The association accepts and values several confessions of faith, Robertson said, referencing Article VI of the LRBA Constitution and Bylaws. Included are The Philadelphia Confession of Faith (1742), The New Hampshire Confession of Faith (1833), The Abstract Principles (1859), and “The Baptist Faith and Message Statement of 1925, with revisions in 1963, 1998, and 2000.”
“We encourage each LRBA Baptist congregation to use these confessions of faith as resources to inform and edify Louisville Regional Baptists concerning the basic tenets of our faith,” Article VI reads, “and thus equip us as we seek to fulfill our historic commitment to evangelism, discipleship, missions, education, godly living, and mutual cooperation in bearing a Baptist witness to the world.”

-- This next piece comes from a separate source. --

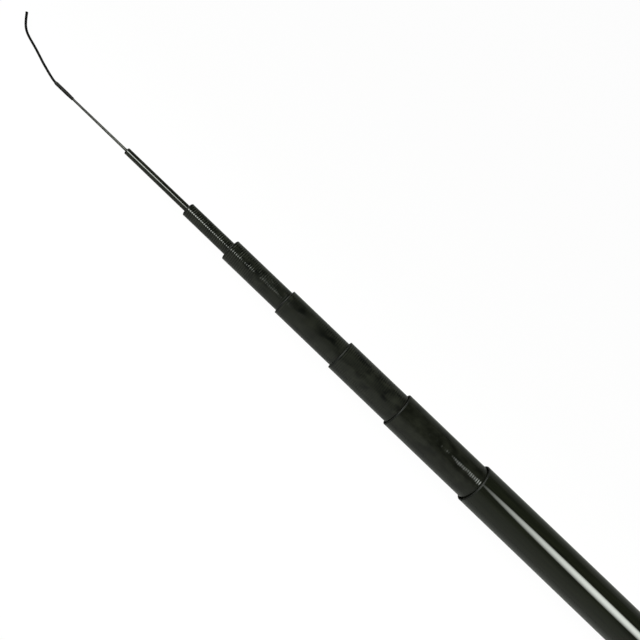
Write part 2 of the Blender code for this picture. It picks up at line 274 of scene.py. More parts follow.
tree, given = shape_tree(
    "braid", Float=("Step", "Lay", "Middle", "Rise", "Strand", "Core", "Flare"), Int=("Strands",)
)
line = {"Curve": given.outputs["Geometry"], "Length": given.outputs["Step"]}
line = add(tree, "GeometryNodeResampleCurve", line, mode="LENGTH")
copies, way, start = copied_both_ways(tree, line, given.outputs["Strands"])
along = add(tree, "GeometryNodeSplineParameter")
lays = {0: along.outputs["Length"], 1: given.outputs["Lay"]}
lays = add(tree, "ShaderNodeMath", lays, operation="DIVIDE")
turn = add(tree, "ShaderNodeMath", {0: lays, 1: math.tau}, operation="MULTIPLY")
start = add(tree, "ShaderNodeMath", {0: start, 1: math.tau}, operation="MULTIPLY")
angle = add(tree, "ShaderNodeMath", {0: turn, 1: way, 2: start}, operation="MULTIPLY_ADD")
over = add(tree, "ShaderNodeMath", {0: turn, 1: given.outputs["Strands"]}, operation="MULTIPLY")
over = add(tree, "ShaderNodeMath", {0: over}, operation="COSINE")
over = add(tree, "ShaderNodeMath", {0: over, 1: way}, operation="MULTIPLY")
reach = {0: over, 1: given.outputs["Rise"], 2: given.outputs["Middle"]}
reach = add(tree, "ShaderNodeMath", reach, operation="MULTIPLY_ADD")
flare = {"Value": along.outputs["Factor"], "From Min": FLARE_START, "From Max": 1.0}
flare.update({"To Min": 1.0, "To Max": given.outputs["Flare"]})
flare = add(tree, "ShaderNodeMapRange", flare, interpolation_type="SMOOTHSTEP")
reach = add(tree, "ShaderNodeMath", {0: reach, 1: flare}, operation="MULTIPLY")
out_one = add(tree, "GeometryNodeInputNormal").outputs["Normal"]
tangent = add(tree, "GeometryNodeInputTangent")
out_two = add(tree, "ShaderNodeVectorMath", {0: tangent, 1: out_one}, operation="CROSS_PRODUCT")
offset = None
for trade, direction in (("COSINE", out_one), ("SINE", out_two)):
    share = add(tree, "ShaderNodeMath", {0: angle}, operation=trade)
    share = add(tree, "ShaderNodeMath", {0: share, 1: reach}, operation="MULTIPLY")
    step = add(tree, "ShaderNodeVectorMath", {0: direction, "Scale": share}, operation="SCALE")
    if offset:
        step = add(tree, "ShaderNodeVectorMath", {0: offset, 1: step}, operation="ADD")
    offset = step
laid = add(tree, "GeometryNodeSetPosition", {"Geometry": copies, "Offset": offset})
line_place = {"X": along.outputs["Length"], "Y": copies.outputs["Duplicate Index"]}
line_place = add(tree, "ShaderNodeCombineXYZ", line_place)
ring = {"Resolution": STRAND_SIDES, "Radius": given.outputs["Strand"]}
ring = add(tree, "GeometryNodeCurvePrimitiveCircle", ring)
ring_place = add(tree, "GeometryNodeInputPosition")
marked = []
for curve, name, place in ((laid, "strand_line", line_place), (ring, "strand_round", ring_place)):
    mark = {"Geometry": curve, "Name": name, "Value": place}
    mark = add(tree, "GeometryNodeStoreNamedAttribute", mark, data_type="FLOAT_VECTOR")
    marked.append(mark)
core_ring = {"Resolution": CORE_SIDES, "Radius": given.outputs["Core"]}
core_ring = add(tree, "GeometryNodeCurvePrimitiveCircle", core_ring)
strands, core = (
    add(tree, "GeometryNodeCurveToMesh", {"Curve": run, "Profile Curve": around, "Fill Caps": True})
    for run, around in (marked, (line, core_ring))
)
bead = {"Segments": 20, "Rings": 12, "Radius": given.outputs["Middle"]}
bead = add(tree, "GeometryNodeMeshUVSphere", bead)
last = add(tree, "GeometryNodeCurveEndpointSelection", {"Start Size": 0, "End Size": 1})
bead_turn = add(tree, "FunctionNodeAlignRotationToVector", {"Vector": tangent}, axis="Z")
bead_place = {"Points": line, "Selection": last, "Instance": bead, "Rotation": bead_turn}
bead_place = add(tree, "GeometryNodeInstanceOnPoints", {**bead_place, "Scale": BEAD_STRETCH})
end_tree(tree, (strands, core, bead_place), braided_nylon)

guide = []
for x, y, left in ROUTE:
    drop = (1 - left) * (LYING_DROP - NOSE_DIP * x * MM)
    guide.append(Vector((rod_front + x * MM, y * MM, axis_height - drop)))
lilian_line = [Vector(smooth_point(guide, k / ROUTE_STEPS)) for k in range(ROUTE_STEPS + 1)]
lilian_line.insert(0, Vector((rod_front - INSIDE_SLEEVE, 0.0, axis_height)))
route_curve = bpy.data.curves.new("lilian_line", "CURVE")
route_curve.dimensions = "3D"
spline = route_curve.splines.new("POLY")
spline.points.add(len(lilian_line) - 1)
for point, co in zip(spline.points, lilian_line):
    point.co = (*co, 1.0)
mesh = grown(
    tree,
    route_curve,
    step=0.11 * MM,
    strands=STRANDS_EACH_WAY,
    lay=3.9 * MM,
    middle=0.51 * MM,
    rise=0.11 * MM,
    strand=0.2 * MM,
    core=0.48 * MM,
    flare=1.06,
)
braid = piece("lilian_braid", mesh, "tip", ["lilian"], sharp=80)

# Sleeve over the tip and the lilian
# Thin heat-shrink tube, shrunk hard over the joint. It thins out along the tip at its back, and its blunt
# front end reaches past the solid tip and closes on the braid.
THIN_SIDES = 48
SLEEVE_WALL = 0.25 * MM
SLEEVE_EDGE = 0.1 * MM  # how thick it is at its two ends
SLEEVE_BACK_TAPER = 4.5 * MM
SLEEVE_FRONT_TAPER = 1.2 * MM
TAPER_STEPS = 8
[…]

Popham’s appeal will be heard during the June 13 afternoon miscellaneous business session of the annual meeting. She’s appealing, she told Baptist Press, because she enjoys cooperating with sister churches in sharing the Gospel to the ends of the earth, she appreciates the SBC’s evangelistic efforts, and because Fern Creek is a “strong partner” with the Woman’s Missionary Union.
“We want to see Southern Baptists raise up other women to answer God’s call,” Popham said. “We hold fast to the Baptist tenets of the priesthood of the believer and the autonomy of the local church. We think that deeds of darkness need to be exposed.”
Popham, 67, has the support of her husband George, who serves as a Fern Creek deacon, Sunday School director and church host in charge of meals.
The pastor experienced mixed emotions when the EC deemed Fern Creek not in friendly cooperation with the SBC.
“It’s like being kicked out of the family,” she said. “On another level, it makes me very angry because I believe this is happening because of deeds done in darkness. I truly do, and I don’t understand them. There’s a missing link in all this, because why now, when we have served faithfully all of these years, extremely involved in our state and our association, a partner in just about anything the state and association do. And why, why us?
“Why Fern Creek Baptist? There are lots of other churches with female senior pastors, I understand,” Popham said. “I certainly don’t want any of them kicked out, but what is it about us? Why were we chosen for such a time as this?”
(EDITOR’S NOTE – Diana Chandler is Baptist Press’ senior writer.)